O papa Bento XVI, na catequese sobre Santo Agostinho (em 27 de fevereiro de 2008), falou da segunda conversão vivida pelo Epíscopo Africano, uma espécie de passagem da vida intelectual à vida pastoral:
“ Renunciando a uma vida apenas de meditação, Agostinho aprendeu, muitas vezes com dificuldade, a pôr à disposição o fruto da sua inteligência em benefício do próximo. Aprendeu a comunicar a sua fé ao povo simples e a viver assim para ela naquela que se tornou a sua cidade, desempenhando incansavelmente uma atividade generosa e difícil [...]. Mas ele assumiu sobre si este peso, compreendendo que precisamente assim podia estar mais próximo de Cristo.

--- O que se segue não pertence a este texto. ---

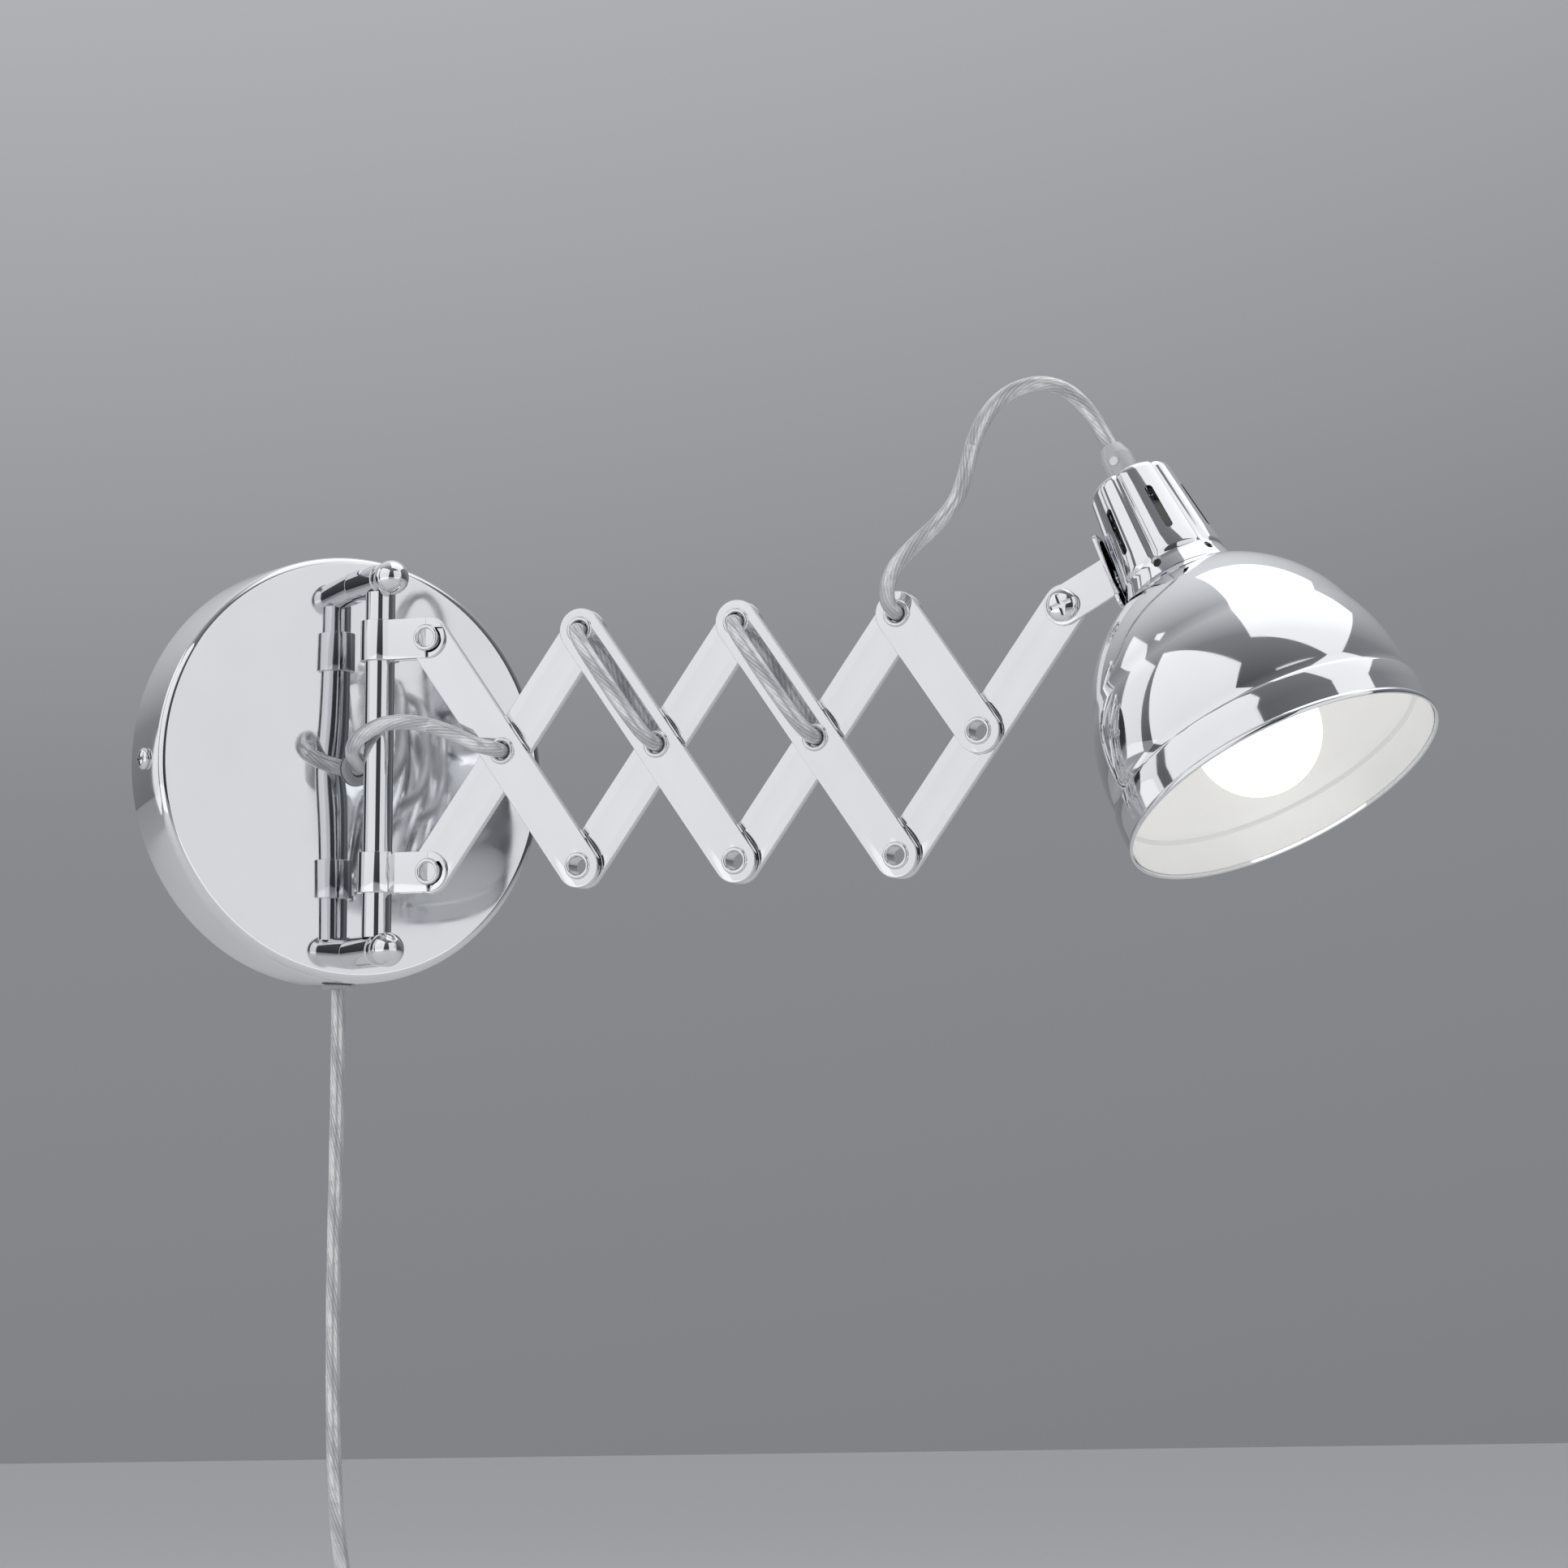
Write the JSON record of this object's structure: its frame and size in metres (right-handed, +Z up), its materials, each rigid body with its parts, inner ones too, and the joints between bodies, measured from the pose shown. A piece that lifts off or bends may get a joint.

Compreender que se chega aos outros com simplicidade e humildade, foi esta a sua verdadeira e segunda conversão”. (www.vatican.va . Acesso em 21 jul. 2010).
Desse modo, do exemplo agostiniano conhecemos que o ajustamento moral do ser humano, não prescinde da busca racional por tal objetivo, contanto seja essa, aliada ao encontro pessoal com a verdade, mediante a fé, que conduza a pessoa humana ao amor como penhor de felicidade.
REFERÊNCIAS
BENTO XVI, Papa. Santo Agostinho de Hipona (5). In: http://www.vatican.va/holy-father/benedict-xvi/audiences/2008/index-po.htm .Acesso em 21 jul. 2010.
GILSON, Étienne. O filósofo e a teologia. São Paulo: Ed. Academia Cristã; Paulus, 2009.
SANTO AGOSTINHO. Confissões. São Paulo: Nova Cultural, 1996. (Col. Os Pensadores).